1975年リリースの「シカゴⅧ(未だ見ぬアメリカ)」
もちろん、余裕でアルバムチャート1位を獲得。
ツェッペリンの「フィジカルグラフティー」に代わる快挙。
前作の「シカゴⅦ」がまだ売れ続けていてチャートにあるため、このアルバム発売は送らせるというおまけ付き。
正に70年代のシカゴは圧倒的な人気を誇っていました。
ただ、このアルバムは全盛期の中にあって多少地味な印象があります。
しかし中身は絶対的に保証します。
サウンドは、ややブラスが後退して
コンパクトな仕上がりになり、ポップ化に拍車がかかった過渡期ともいえるからかも。
「創造を生む最高の共同体」不動のオリジナルメンバーに8作目にて初めて8人目のメンバーが加入。
セルジオメンデスのジャパンツアーで知り合い意気投合し、アルバム数作でのゲスト参加を経て加入したブラジル人のパーカッションプレイヤー、ライジールディオリベイラがその人。
アルバムジャケットはお馴染みのロゴにイリノイ州鳥のカージナル。
Tシャツ用アイロンプリントと、警官とシカゴの追っかけっこポスター付き。
店頭ではシカゴペンダントもプレゼントしてくれました。
オープニングは意外にもブギウギナンバー。
ベースラインやヒステリックにシャウトするピーターはまるでスージークアトロ。
「愛することの素晴らしさ」はラムさんの真骨頂。
イントロからして美しい。メロディが泣かせる。すでにAORの片鱗がちらほら。
「逃亡者」はピーターが大好きなフリー風。時にはマウンテン、サバスのリフ臭い感じだけど、やはり決めはシカゴです。

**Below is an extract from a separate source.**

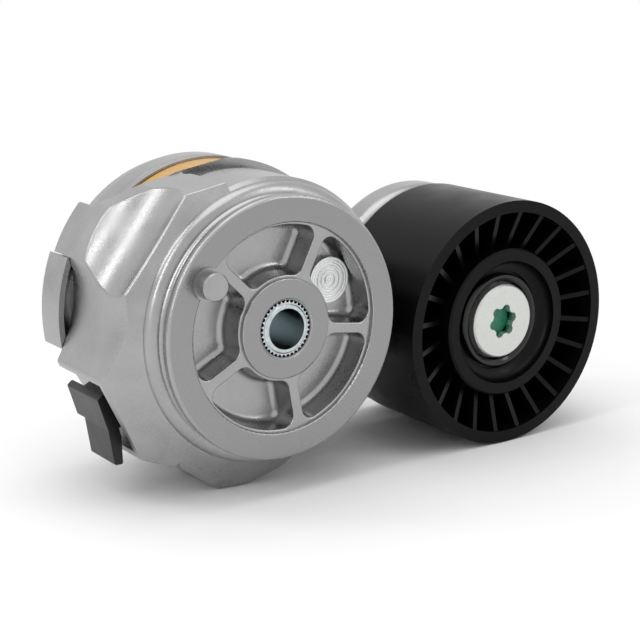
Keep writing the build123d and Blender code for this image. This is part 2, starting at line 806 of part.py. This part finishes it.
# ---------------------------------------------------------------- bearing
groove_radius = ball_radius + race_clearance
with BuildPart() as bearing_outer_ring:
    with BuildSketch(pulley_profile):
        with Locations(((bearing_radius + outer_shoulder_radius) / 2, 21.5)):
            Rectangle(bearing_radius - outer_shoulder_radius, bearing_rear_y - bearing_front_y)
        with Locations(*[(ball_pitch_radius, row) for row in row_positions]):
            Circle(groove_radius, mode=Mode.SUBTRACT)
    revolve(axis=pulley_axis)
bearing_outer_ring.part.label = "bearing_outer_ring"
export_step(bearing_outer_ring.part, "parts/bearing_outer_ring.step")

with BuildPart() as bearing_inner_ring:
    with BuildSketch(pulley_profile):
        with Locations(((journal_radius + inner_shoulder_radius) / 2, 21.5)):
            Rectangle(inner_shoulder_radius - journal_radius, bearing_rear_y - bearing_front_y)
        with Locations(*[(ball_pitch_radius, row) for row in row_positions]):
            Circle(groove_radius, mode=Mode.SUBTRACT)
    revolve(axis=pulley_axis)
bearing_inner_ring.part.label = "bearing_inner_ring"
export_step(bearing_inner_ring.part, "parts/bearing_inner_ring.step")

for row_name, row in zip(("front", "rear"), row_positions):
    with BuildPart(pulley_section(row)) as balls:
        with PolarLocations(ball_pitch_radius, balls_per_row):
            Sphere(ball_radius)
    balls.part.label = "balls_" + row_name
    export_step(balls.part, "parts/balls_" + row_name + ".step")

    with BuildPart(pulley_section(row)) as cage:
        Cylinder(15.0, 8.4)
        Cylinder(13.4, 8.4, mode=Mode.SUBTRACT)
        with PolarLocations(ball_pitch_radius, balls_per_row):
            Cylinder(ball_radius + 0.02, 6.0, rotation=(0, 90, 0), mode=Mode.SUBTRACT)
    cage.part.label = "cage_" + row_name
    export_step(cage.part, "parts/cage_" + row_name + ".step")

for seal_name, seal_y in (("front", bearing_front_y + 0.5), ("rear", bearing_rear_y - 1.3)):
    with BuildPart() as seal:
        with BuildSketch(pulley_section(seal_y)):
            Circle(outer_shoulder_radius)
            Circle(inner_shoulder_radius + 0.3, mode=Mode.SUBTRACT)
        extrude(amount=-0.8)
    seal.part.label = "seal_" + seal_name
    export_step(seal.part, "parts/seal_" + seal_name + ".step")


# ---------------------------------------------------------------- dust cover and rear shield
with BuildPart() as front_dust_cover:
    with BuildSketch(pulley_profile):
        with BuildLine():
            Polyline(
                (bolt_radius, bolt_head_rear_y), (12.6, bolt_head_rear_y), (13.2, 6.4),
                (14.0, 5.9), (15.0, 5.9), (15.6, 6.5), (15.6, 8.2), (12.4, 8.2),
                (11.6, bearing_front_y), (bolt_radius, bearing_front_y),
                (bolt_radius, bolt_head_rear_y),
            )
        make_face()
    revolve(axis=pulley_axis)
front_dust_cover.part.label = "front_dust_cover"
export_step(front_dust_cover.part, "parts/front_dust_cover.step")

with BuildPart() as rear_dust_shield:
    with BuildSketch(pulley_profile):
        with BuildLine():
            Polyline(
                (shoulder_radius, 38.2), (19.2, 38.2), (19.2, 41.4), (18.4, 41.4),
                (18.4, 39.2), (shoulder_radius, 39.2), (shoulder_radius, 38.2),
            )
        make_face()
    revolve(axis=pulley_axis)
rear_dust_shield.part.label = "rear_dust_shield"
export_step(rear_dust_shield.part, "parts/rear_dust_shield.step")


# ---------------------------------------------------------------- pulley bolt
with BuildPart() as pulley_bolt:
    with BuildSketch(pulley_section(bolt_head_front_y)):
        Circle(bolt_head_radius)
    extrude(amount=-(bolt_head_rear_y - bolt_head_front_y))
    chamfer(pulley_bolt.edges().group_by(Axis.Y)[0], 0.5)
    with BuildSketch(pulley_section(bolt_head_rear_y)):
        Circle(bolt_radius)
    extrude(amount=-36.0)
    chamfer(pulley_bolt.edges().group_by(Axis.Y)[-1], 0.9)
    with BuildSketch(pulley_section(bolt_head_front_y)) as socket:
        Circle(4.35)
        with PolarLocations(4.05, 6, start_angle=12):
            Circle(1.55)
    extrude(amount=-socket_depth, mode=Mode.SUBTRACT)
pulley_bolt.part.label = "pulley_bolt"
export_step(pulley_bolt.part, "parts/pulley_bolt.step")
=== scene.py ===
# %% [markdown]
# # A belt tensioner with a flat idler pulley
#
# A tensioner keeps a drive belt tight. A die-cast aluminium housing bolts to the engine and hides
# a coil spring. An arm swings on the housing and carries a black nylon pulley on a ball bearing.
# Every piece here is hard and machined or moulded, so the CAD frame already has its true shape.
# This lesson gives the pieces their finishes, their light and their camera, and moves none.

# %% Load the frame
import bpy
import bmesh
import json
from math import pi, radians
from mathutils import Matrix, Vector


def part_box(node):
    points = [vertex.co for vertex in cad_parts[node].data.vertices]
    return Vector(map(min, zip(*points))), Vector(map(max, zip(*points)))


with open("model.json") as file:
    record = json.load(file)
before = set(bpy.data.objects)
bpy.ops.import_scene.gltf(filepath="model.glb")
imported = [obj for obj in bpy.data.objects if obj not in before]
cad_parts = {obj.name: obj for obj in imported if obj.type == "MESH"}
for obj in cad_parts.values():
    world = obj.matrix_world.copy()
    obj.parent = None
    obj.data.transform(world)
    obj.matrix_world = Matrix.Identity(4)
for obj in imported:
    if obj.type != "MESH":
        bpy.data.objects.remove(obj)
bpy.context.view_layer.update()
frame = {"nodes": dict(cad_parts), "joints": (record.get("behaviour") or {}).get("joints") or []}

nodes = frame["nodes"]
MM = 0.001

# %% [markdown]
# ## Where things are
#
# Two axes matter, and both run along Y: the pivot axis through the origin, and the pulley axis,
# which the record's joint gives. Turning marks are centred on them. The floor lies under the
# lowest of the housing and the pulley, on which the tensioner would stand.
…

「今度逢うまで」はテリーのアコギ弾き語りでのハスキーボイスが切なくて心に染み入ります。
一転「安らぎの朝の光」ではテリーが敬愛してやまないジミヘンが乗り移ったかのようなハードドライビングサイケデリックロック。
「淋しくなんかないさ」はファンキーなダンスソングだけど、ワウワウペダルプレイが渋く光る。
このアルバムからは3曲がシングルヒット。
まずは
「拝啓トルーマン大統領」
シカゴ版イエローサブマリンだね、これは。大好きだ。ただし歌詞は物議を醸した!
広島のファンからの手紙にショックを受けたシカゴは直ちにこの曲のプロモーションとライブ演奏を永久に封印したのです。
トルーマンは日本に原爆投下を支持した大統領なのだ。
即座に第2弾シングル「オールドデイズ」をカット。ところが今度はボーカリストのピーターが「こんな幼稚な歌詞なんか歌いたくない」と拒否(ピーター脱退後の現在は必ずライブセットリストに組み込まれています。来日時は第二部のオープニングでキースのギターソロからプレイ)。
そして第3弾シングルは残念なことに日本ではカットなし。
これが最高な仕上がり
「明日のラブアフェア」
ラムやテリーが多大なる影響を受けたレイチャールズに対するオマージュか。
とにかくまだこの頃は若かったシカゴなのに、これほどアーバンな展開を繰り広げてくれるなんて、やはり只者ではないね。
単なる甘ったるいラブソングではない。洗練されたアレンジは芸術的。
ソウルフルでジャジーなテイストとオーケストレーションに酔いしれちょうよ。